So my question is, how can I configure this pool to be able to fit this vdisk? Is it just a matter of changing the block size or is there more config required?
 
@Dunuin Can you help me understand what's the best blocksize to use to maximize space here? This doesn't need to be a high performance pool. It's just storing file backups that never run at greater than 1Gbps (over the network).
 
With a 9-disk raidz1 :
4K/8K volblocksize: 50% of raw capacity lost
16K volblocksize: 33% raw capacity lost
32K volblocksize: 20% of raw capacity lost
64+K volblocksize: 11% raw capacity lost

So, if you only want to lose 1 of your 9 disks to parity you will have to set the "Block size" of your ZFS storage to 64K (when using ashift=12) BEFORE creating your first VM, as the blocksize can't be changed later without destroying the virtual disks.
 
With a 9-disk raidz1 :
4K/8K volblocksize: 50% of raw capacity lost
16K volblocksize: 33% raw capacity lost
32K volblocksize: 20% of raw capacity lost
64+K volblocksize: 11% raw capacity lost

So, if you only want to lose 1 of your 9 disks to parity you will have to set the "Block size" of your ZFS storage to 64K (when using ashift=12) BEFORE creating your first VM, as the blocksize can't be changed later without destroying the virtual disks.

Thank you!
 
this spreadsheet
Can't get my head around all of that data!

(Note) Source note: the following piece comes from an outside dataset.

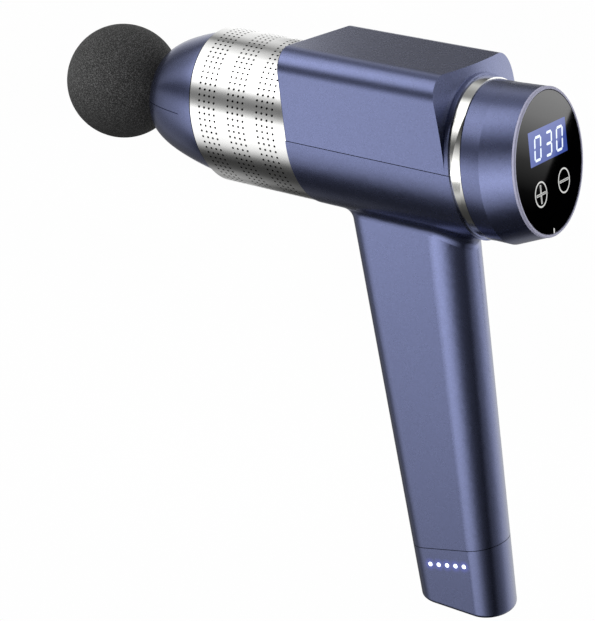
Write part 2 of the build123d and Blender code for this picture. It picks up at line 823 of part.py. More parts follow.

According to the spreadsheet a RAIDZ1 of 9 disks @ 16k blocksize will also only have a (total?) loss of 11%. Dunuin suggested this to be 33%. Again according to spreadsheet @ 32k blocksize we have yet again a loss of 11%, but according to Dunuin this should be 20%.
 
Can't get my head around all of that data! According to the spreadsheet a RAIDZ1 of 9 disks @ 16k blocksize will also only have a (total?) loss of 11%.
No, the left column isn't blocksize in kilobytes. It is in sectors. So a "16" in the first column means 16 sectors and therefore 16 * 4K = 64K volblocksize in case your pool uses ashift=12 which means 4K sectors. Ashift=13 would be 8K sectors and therefore 16 * 8K = 128K volblocksize and so on.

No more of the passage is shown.